• [DATA TO USE]:
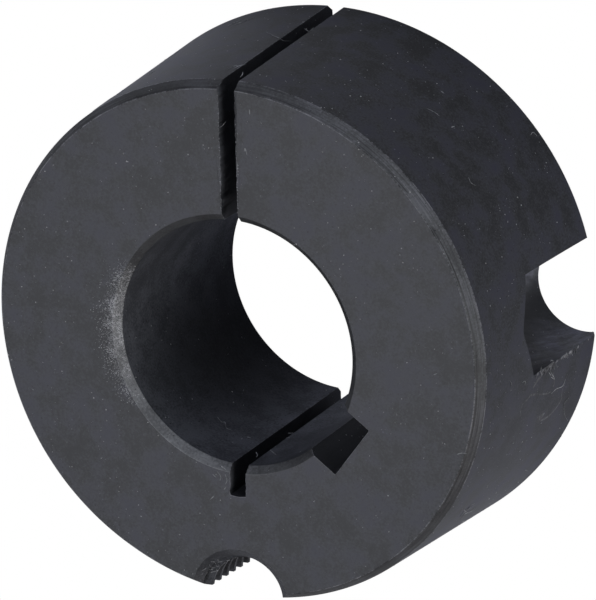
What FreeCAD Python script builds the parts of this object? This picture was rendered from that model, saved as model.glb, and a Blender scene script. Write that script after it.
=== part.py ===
import FreeCAD, Part
import Sketcher
import os

# Taper bush, size 1610, with a one inch bore.
# One turned, drilled, tapped and sawn piece of iron.
# It stands on its large end: z = 0 is the large end face and +Z runs along the bore
# to the small end. The saw slit is at +Y and the blind half-holes are near +X and -X.

NODE = "taper_bush"

# Driving dimensions, in millimetres and degrees.
SIZES = {
    # Turned blank. The large diameter is the cone's, at the large end face.
    "bush_length": 25.4,
    "large_diameter": 57.0,
    "taper_angle": 8.0,
    "bore_diameter": 25.4,
    "large_chamfer_length": 1.1,
    "large_chamfer_width": 0.73,
    "small_chamfer_length": 1.1,
    "small_chamfer_width": 0.73,
    "large_bore_chamfer": 0.65,
    "small_bore_chamfer": 0.7,
    # Saw slit through one side, and the shallow slot opposite that lets the bush flex.
    "saw_width": 1.8,
    "saw_offset": 0.1,
    "flex_slot_depth": 3.2,
    "flex_slot_bottom_radius": 4.0,
    # Keyway in the bore.
    "key_width": 6.35,
    "key_depth": 3.175,
    "key_direction": -36.3,
    # Blind half-holes for the two clamping screws.
    "clearance_circle": 53.86,
    "clearance_diameter": 10.33,
    "clearance_depth": 14.25,
    "clearance_direction": 4.43,
    "drill_point_angle": 130.0,
    # Threaded half-hole for the jacking screw: 3/8 inch, 16 threads to the inch.
    "jack_circle": 54.0,
    "tapping_diameter": 7.9,
    "thread_diameter": 9.525,
    "thread_pitch": 1.5875,
    "thread_angle": 55.0,
    "thread_root_width": 0.26,
    "thread_start": 1.31,
    "mouth_diameter": 10.8,
    "mouth_angle": 90.0,
}

# How far a cutting outline runs past the metal that it cuts.
OVERRUN = 1.0
# How far the thread's cutting outline reaches inside the tapping hole.
TOOL_REACH = 0.2

# The origin and the named ends of a side, as a sketch counts them.
ORIGIN = (-1, 1)
START = 1
END = 2
CENTRE = 3


def sheet_of(doc):
    """Write the driving dimensions into a spreadsheet, one alias each."""
    sheet = doc.addObject("Spreadsheet::Sheet", "sizes")
    for row, (name, value) in enumerate(SIZES.items(), start=1):
        sheet.set("A%d" % row, name)
        sheet.set("B%d" % row, str(value))
        sheet.setAlias("B%d" % row, name)
    doc.recompute()


def plane_of(body, role):
    """The body's own origin plane with this role."""
    return [item for item in body.Origin.OriginFeatures if item.Role == role][0]


def sketch_on(body, role, name):
    """A new sketch on one of the body's origin planes."""
    sketch = body.newObject("Sketcher::SketchObject", name)
    sketch.AttachmentSupport = (plane_of(body, role), [""])
    sketch.MapMode = "FlatFace"
    return sketch


def jack_axis_sketch(body, name):
    """A sketch in the plane of the bore and the jacking hole, centred on that hole."""
    sketch = sketch_on(body, "YZ_Plane", name)
    sketch.setExpression("AttachmentOffset.Base.x", "-sizes.jack_circle / 2")
    return sketch


def bind(sketch, kind, places, rule):
    """Add a constraint whose value follows a rule on the sizes."""
    value = sketch.evalExpression(rule)
    number = sketch.addConstraint(Sketcher.Constraint(kind, *places, value))
    sketch.setExpression("Constraints[%d]" % number, rule)


def place(sketch, side, end, across, up):
    """Hold a point of a sketch at its distances across and up from the origin."""
    bind(sketch, "DistanceX", (*ORIGIN, side, end), across)
    bind(sketch, "DistanceY", (*ORIGIN, side, end), up)


def point_at(sketch, across, up):
    """Where two rules on the sizes put a point now."""
    return FreeCAD.Vector(sketch.evalExpression(across), sketch.evalExpression(up), 0)


def outline(sketch, corners, arc=None):
    """Close an outline through corners placed by rules.

    Its sides are straight, apart from the one whose number and radius arc gives,
    which bulges outwards.
    """
    points = [point_at(sketch, *corner) for corner in corners]
    sides = list(zip(points, points[1:] + points[:1]))
    for number, (start, end) in enumerate(sides):
        if arc and number == arc[0]:
            chord = end - start
            outwards = FreeCAD.Vector(chord.y, -chord.x, 0).normalize()
            radius = sketch.evalExpression(arc[1])
            rise = radius - (radius ** 2 - (chord.Length / 2) ** 2) ** 0.5
            middle = (start + end) / 2 + outwards * rise
            sketch.addGeometry(Part.Arc(start, middle, end), False)
        else:
            sketch.addGeometry(Part.LineSegment(start, end), False)
    for side in range(len(sides)):
        following = (side + 1) % len(sides)
        sketch.addConstraint(Sketcher.Constraint("Coincident", side, END, following, START))
    for side, corner in enumerate(corners):
        place(sketch, side, START, *corner)
    if arc:
        bind(sketch, "Radius", (arc[0],), arc[1])


def circle_at(sketch, diameter, across, up):
    """A circle placed by rules."""
    centre = point_at(sketch, across, up)
    normal = FreeCAD.Vector(0, 0, 1)
    radius = sketch.evalExpression(diameter) / 2
    sketch.addGeometry(Part.Circle(centre, normal, radius), False)
    place(sketch, 0, CENTRE, across, up)
    bind(sketch, "Diameter", (0,), diameter)


def turned(along, aside, direction):
    """Rules for a point so far along a direction from the bore, and aside of it."""
    across = "(%s) * cos(%s) - (%s) * sin(%s)" % (along, direction, aside, direction)
    up = "(%s) * sin(%s) + (%s) * cos(%s)" % (along, direction, aside, direction)
    return across, up


def finished(feature, before):
    """Recompute a cut and make sure that it took metal away from the volume before."""
    feature.Document.recompute()
    volume = feature.Shape.Volume
    if not 0 < volume < before - 1e-3:
        raise RuntimeError(feature.Name + " took nothing away")
    return volume


def turned_blank(body):
    """The cone with its bore and four chamfers, turned from one half-section."""
    cone = "(sizes.large_diameter / 2 - (%s) * tan(sizes.taper_angle / 2))"
    low = "sizes.large_chamfer_length"
    high = "(sizes.bush_length - sizes.small_chamfer_length)"
    bore = "sizes.bore_diameter / 2"
    section = sketch_on(body, "XZ_Plane", "half_section")
    outline(section, [
        (bore + " + sizes.large_bore_chamfer", "0"),
        (cone % low + " - sizes.large_chamfer_width", "0"),
        (cone % low, low),
        (cone % high, high),
        (cone % high + " - sizes.small_chamfer_width", "sizes.bush_length"),
        (bore + " + sizes.small_bore_chamfer", "sizes.bush_length"),
        (bore, "sizes.bush_length - sizes.small_bore_chamfer"),
        (bore, "sizes.large_bore_chamfer"),
    ])
    blank = body.newObject("PartDesign::Revolution", "blank")
    blank.Profile = section
    blank.ReferenceAxis = (section, ["V_Axis"])
    blank.Angle = 360.0
    body.Document.recompute()
    return blank.Shape.Volume


def cut_along_bore(body, sketch, name, volume):
    """Cut a sketch of the large end's plane through the whole length."""
    pocket = body.newObject("PartDesign::Pocket", name)
    pocket.Profile = sketch
    pocket.Type = "ThroughAll"
    pocket.Reversed = True
    return finished(pocket, volume)


def saw_slit(body, volume):
    """The slit right through one wall, which lets the bush close on its shaft."""
    left = "sizes.saw_offset - sizes.saw_width / 2"
    right = "sizes.saw_offset + sizes.saw_width / 2"
    outside = "sizes.large_diameter / 2 + %s" % OVERRUN
    sketch = sketch_on(body, "XY_Plane", "slit_outline")
    outline(sketch, [(left, "0"), (right, "0"), (right, outside), (left, outside)])
    return cut_along_bore(body, sketch, "slit", volume)


def flex_slot(body, volume):
    """The shallow slot opposite the slit, with the round bottom of its cutter."""
    left = "sizes.saw_offset - sizes.saw_width / 2"
    right = "sizes.saw_offset + sizes.saw_width / 2"
    bottom = ("-sizes.bore_diameter / 2 - sizes.flex_slot_depth + sizes.flex_slot_bottom_radius"
              " - sqrt(sizes.flex_slot_bottom_radius ^ 2 - sizes.saw_width ^ 2 / 4)")
    sketch = sketch_on(body, "XY_Plane", "flex_slot_outline")
    corners = [(left, bottom), (right, bottom), (right, "0"), (left, "0")]
    outline(sketch, corners, arc=(0, "sizes.flex_slot_bottom_radius"))
    return cut_along_bore(body, sketch, "flex_slot", volume)


def keyway(body, volume):
    """The keyway, broached along the whole bore."""
    half = "sizes.key_width / 2"
    bottom = "sizes.bore_diameter / 2 + sizes.key_depth"
    places = [("0", "-" + half), (bottom, "-" + half), (bottom, half), ("0", half)]
    corners = [turned(along, aside, "sizes.key_direction") for along, aside in places]
    sketch = sketch_on(body, "XY_Plane", "key_outline")
    outline(sketch, corners)
    return cut_along_bore(body, sketch, "keyway", volume)


def clearance_holes(body, volume):
    """Two blind half-holes drilled from the large end, one each side of the slit."""
    centre = turned("sizes.clearance_circle / 2", "0", "sizes.clearance_direction")
    sketch = sketch_on(body, "XY_Plane", "clearance_centre")
    circle_at(sketch, "sizes.clearance_diameter", *centre)
    body.Document.recompute()
    hole = body.newObject("PartDesign::Hole", "clearance_hole")
    hole.Profile = sketch
    hole.Reversed = True
    hole.ThreadType = "None"
    hole.DepthType = "Dimension"
    hole.DrillPoint = "Angled"
    hole.setExpression("Diameter", "sizes.clearance_diameter")
    hole.setExpression("Depth", "sizes.clearance_depth")
    hole.setExpression("DrillPointAngle", "sizes.drill_point_angle")
    volume = finished(hole, volume)
    pair = body.newObject("PartDesign::Mirrored", "clearance_hole_pair")
    pair.Originals = [hole]
    pair.MirrorPlane = (plane_of(body, "YZ_Plane"), [""])
    body.Tip = pair
    return finished(pair, volume)


def tapping_hole(body, volume):
    """The half-hole for the jacking screw, drilled through and countersunk at both ends."""
    sketch = sketch_on(body, "XY_Plane", "jack_centre")
    circle_at(sketch, "sizes.tapping_diameter", "0", "-sizes.jack_circle / 2")
    body.Document.recompute()
    hole = body.newObject("PartDesign::Hole", "tapping_hole")
    hole.Profile = sketch
    hole.Reversed = True
    hole.ThreadType = "None"
    hole.DepthType = "ThroughAll"
    hole.HoleCutType = "Countersink"
    hole.HoleCutCustomValues = True
    hole.setExpression("Diameter", "sizes.tapping_diameter")
    hole.setExpression("HoleCutDiameter", "sizes.mouth_diameter")
    hole.setExpression("HoleCutCountersinkAngle", "sizes.mouth_angle")
    volume = finished(hole, volume)

    rise = "(sizes.mouth_diameter / 2) / tan(sizes.mouth_angle / 2)"
    section = jack_axis_sketch(body, "mouth_section")
    outline(section, [
        ("0", "sizes.bush_length - " + rise),
        ("sizes.mouth_diameter / 2 + %s * tan(sizes.mouth_angle / 2)" % OVERRUN,
         "sizes.bush_length + %s" % OVERRUN),
        ("0", "sizes.bush_length + %s" % OVERRUN),
    ])
    mouth = body.newObject("PartDesign::Groove", "small_end_mouth")
    mouth.Profile = section
    mouth.ReferenceAxis = (section, ["V_Axis"])
    mouth.Angle = 360.0
    return finished(mouth, volume)


def jack_thread(body, volume):
    """The thread of the jacking hole, one helical groove that runs out at both ends.

    Its turning begins thread_start below the large end, on the side nearest the bore.
    """
    root = "sizes.thread_diameter / 2"
    inner = "sizes.tapping_diameter / 2 - %s" % TOOL_REACH
    root_half = "sizes.thread_root_width / 2"
    inner_half = "(%s + (%s - (%s)) * tan(sizes.thread_angle / 2))" % (root_half, root, inner)
    below = "-sizes.thread_start"
    section = jack_axis_sketch(body, "thread_section")
    outline(section, [
        (inner, below + " - " + inner_half),
        (root, below + " - " + root_half),
        (root, below + " + " + root_half),
        (inner, below + " + " + inner_half),
    ])
    thread = body.newObject("PartDesign::SubtractiveHelix", "jack_thread")
    thread.Profile = section
    thread.ReferenceAxis = (section, ["V_Axis"])
    thread.Mode = "pitch-height-angle"
    thread.setExpression("Pitch", "sizes.thread_pitch")
    thread.setExpression("Height", "sizes.bush_length + sizes.thread_start + sizes.thread_pitch")
    return finished(thread, volume)


def taper_bush(doc):
    """The whole bush, in the order in which it is made."""
    body = doc.addObject("PartDesign::Body", NODE)
    body.Label = NODE
    body.Placement = FreeCAD.Placement()
    volume = turned_blank(body)
    for step in (clearance_holes, tapping_hole, jack_thread, keyway, flex_slot, saw_slit):
        volume = step(body, volume)
    return body


def check(doc, body):
    """Stop if any feature failed or the bush isn't one sound solid."""
    for item in doc.Objects:
        if "Invalid" in item.State or "Error" in item.State:
            raise RuntimeError(item.Name + " failed")
    shape = body.Shape
    if shape.isNull() or not shape.isValid() or len(shape.Solids) != 1:
        raise RuntimeError(body.Label + " isn't one sound solid")


doc = FreeCAD.newDocument("taper_bush_model")
sheet_of(doc)
bush = taper_bush(doc)
doc.recompute()
check(doc, bush)
os.makedirs("parts", exist_ok=True)
bush.Shape.exportStep("parts/%s.step" % bush.Label)
print("volume %.1f mm3" % bush.Shape.Volume)
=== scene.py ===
"""Looks of a taper bush: its turned and sawn metal, its burrs and lint, and a small studio."""

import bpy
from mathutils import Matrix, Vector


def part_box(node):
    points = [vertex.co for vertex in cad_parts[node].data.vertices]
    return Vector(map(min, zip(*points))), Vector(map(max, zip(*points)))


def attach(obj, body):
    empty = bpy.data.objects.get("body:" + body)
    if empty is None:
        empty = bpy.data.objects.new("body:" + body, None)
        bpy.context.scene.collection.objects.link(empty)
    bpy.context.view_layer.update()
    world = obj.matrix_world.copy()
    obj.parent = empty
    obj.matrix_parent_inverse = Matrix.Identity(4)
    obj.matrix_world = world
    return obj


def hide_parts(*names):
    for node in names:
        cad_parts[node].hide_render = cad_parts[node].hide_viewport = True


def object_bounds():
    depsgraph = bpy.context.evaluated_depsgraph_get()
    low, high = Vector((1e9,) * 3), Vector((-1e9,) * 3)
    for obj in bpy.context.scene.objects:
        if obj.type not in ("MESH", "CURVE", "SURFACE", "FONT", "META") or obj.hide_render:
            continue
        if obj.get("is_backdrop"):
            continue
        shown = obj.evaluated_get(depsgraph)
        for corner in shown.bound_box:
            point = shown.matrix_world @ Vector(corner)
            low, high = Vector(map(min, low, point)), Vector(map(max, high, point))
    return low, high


bl_info = {
    "name": "Taper bush",
    "version": (1, 0, 0),
    "blender": (4, 5, 0),
    "location": "View3D > Sidebar > Taper bush",
    "description": "Builds a split conical bush with its tool marks, burrs, dust and a studio",
    "category": "Object",
}

import math
import random
from collections import namedtuple
from functools import lru_cache
from types import SimpleNamespace

import bmesh
import bpy
from mathutils import Matrix, Vector, noise
from mathutils.bvhtree import BVHTree
from mathutils.geometry import interpolate_bezier

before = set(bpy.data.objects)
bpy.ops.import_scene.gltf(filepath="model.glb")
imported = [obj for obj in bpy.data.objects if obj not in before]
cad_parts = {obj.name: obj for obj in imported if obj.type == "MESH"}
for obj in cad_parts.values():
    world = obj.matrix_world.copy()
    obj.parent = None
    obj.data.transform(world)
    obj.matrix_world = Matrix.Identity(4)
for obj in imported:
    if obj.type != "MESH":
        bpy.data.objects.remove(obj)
CAD_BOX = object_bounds()

NODE = "taper_bush"
METAL = "taper_bush_metal"
BODY = "root"

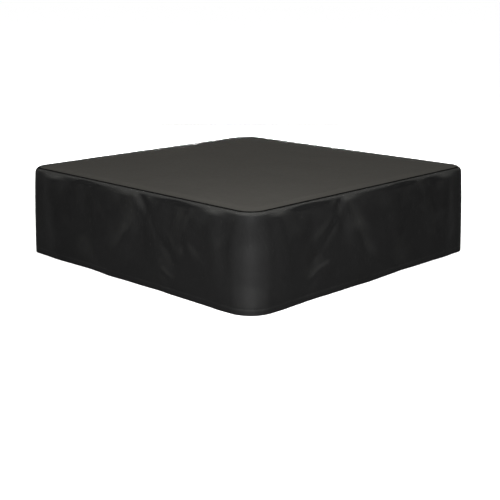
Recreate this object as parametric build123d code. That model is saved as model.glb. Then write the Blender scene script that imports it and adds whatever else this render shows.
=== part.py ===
"""Fitted cloth cap that covers the top of a square spa: a flat top panel, a deep skirt sewn from two
lengths of cloth, a piped top seam with bound edges, and a hem channel that holds a loop of flat elastic.

Units are millimetres. +Z is up, the front is towards -Y, and the origin is the centre of the hem's
footprint. A point of a cross-section is (offset, height), where offset is measured outwards from the
centre line of the nearest rounded corner, so that one section serves the straights and the corners.
"""

import os
from math import sqrt

from build123d import *

# Driving dimensions of the cover.
COVER_WIDTH = 1860.0  # across opposite walls, just below the rolled top edge
COVER_HEIGHT = 520.0  # from the hem to the top of the piping
CORNER_RADIUS = 110.0  # of the walls, seen from above
HEM_FLARE = 8.0  # how much further out the hem hangs than the wall's top
ROLL_RADIUS = 22.0  # the skirt's soft shoulder below the piping
CLOTH = 1.0  # coated cloth
ALLOWANCE = 14.0  # width of every seam allowance

# Piped top seam.
PIPING_RADIUS = 3.2
FILLER_RADIUS = 2.35
FILLER_GAP = 0.05
SLEEVE_CLOTH = 0.8

# Tape folded over the raw edges of the seams.
BINDING_TAPE = 0.6
BINDING_WIDTH = 10.0

# Hem channel and the elastic inside it.
HEM_DEPTH = 5.0  # inside to outside
HEM_UPRIGHT = 45.0  # height of the part that hangs upright
CHANNEL_HEIGHT = 24.0
HEM_STITCH_HEIGHT = 34.0
HEM_TOP = 40.0
HEM_CORNER = 1.0
LAYER_GAP = 0.1  # between two layers that lie on each other
ELASTIC_WIDTH = 20.0
ELASTIC_THICKNESS = 1.2
ELASTIC_LAP = 40.0  # where the two ends are laid together and sewn

# Upright seams, at the left and right corners.
SEAM_TURN = 45.0  # degrees round the right corner, from the right wall, and the same at the opposite corner
UPRIGHT_SEAM_LOW = 50.0
UPRIGHT_SEAM_TOP_GAP = 10.0  # below the shoulder
BINDING_END_GAP = 2.0  # the tape is this much shorter than the allowance at each end

# Values worked out from them.
TOP = COVER_HEIGHT - PIPING_RADIUS  # upper face of the top panel
CORNER = COVER_WIDTH / 2 - CORNER_RADIUS  # x and y of each corner's centre line
SEAM = CORNER_RADIUS - ROLL_RADIUS  # offset of the piping
HEM = CORNER_RADIUS + HEM_FLARE  # offset of the hem's outer face
SHOULDER = TOP - ROLL_RADIUS
ALLOWANCE_TOP = TOP - PIPING_RADIUS  # upper face of the skirt's allowance
LEFT_CORNER = (Vector(-CORNER, -CORNER, 0), 180 + SEAM_TURN)  # centre line, and direction of its seam
RIGHT_CORNER = (Vector(CORNER, CORNER, 0), SEAM_TURN)


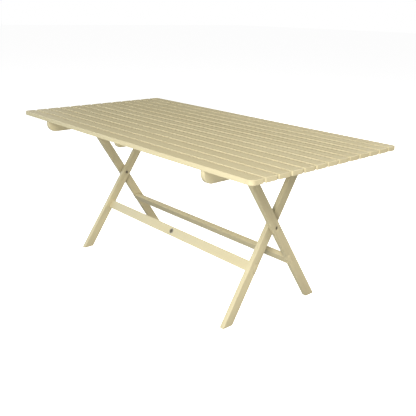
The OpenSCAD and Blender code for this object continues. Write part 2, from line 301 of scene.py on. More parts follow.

• [WORK TO COMPLETE]: Repeat exactly the lines running from the one with "return body" through the one with "low, high = Vector((1e9,)", both included.

• [RESPONSE TO THE TASK]:
    return body


def check(doc, body):
    """Stop if any feature failed or the bush isn't one sound solid."""
    for item in doc.Objects:
        if "Invalid" in item.State or "Error" in item.State:
            raise RuntimeError(item.Name + " failed")
    shape = body.Shape
    if shape.isNull() or not shape.isValid() or len(shape.Solids) != 1:
        raise RuntimeError(body.Label + " isn't one sound solid")


doc = FreeCAD.newDocument("taper_bush_model")
sheet_of(doc)
bush = taper_bush(doc)
doc.recompute()
check(doc, bush)
os.makedirs("parts", exist_ok=True)
bush.Shape.exportStep("parts/%s.step" % bush.Label)
print("volume %.1f mm3" % bush.Shape.Volume)
=== scene.py ===
"""Looks of a taper bush: its turned and sawn metal, its burrs and lint, and a small studio."""

import bpy
from mathutils import Matrix, Vector


def part_box(node):
    points = [vertex.co for vertex in cad_parts[node].data.vertices]
    return Vector(map(min, zip(*points))), Vector(map(max, zip(*points)))


def attach(obj, body):
    empty = bpy.data.objects.get("body:" + body)
    if empty is None:
        empty = bpy.data.objects.new("body:" + body, None)
        bpy.context.scene.collection.objects.link(empty)
    bpy.context.view_layer.update()
    world = obj.matrix_world.copy()
    obj.parent = empty
    obj.matrix_parent_inverse = Matrix.Identity(4)
    obj.matrix_world = world
    return obj


def hide_parts(*names):
    for node in names:
        cad_parts[node].hide_render = cad_parts[node].hide_viewport = True


def object_bounds():
    depsgraph = bpy.context.evaluated_depsgraph_get()
    low, high = Vector((1e9,) * 3), Vector((-1e9,) * 3)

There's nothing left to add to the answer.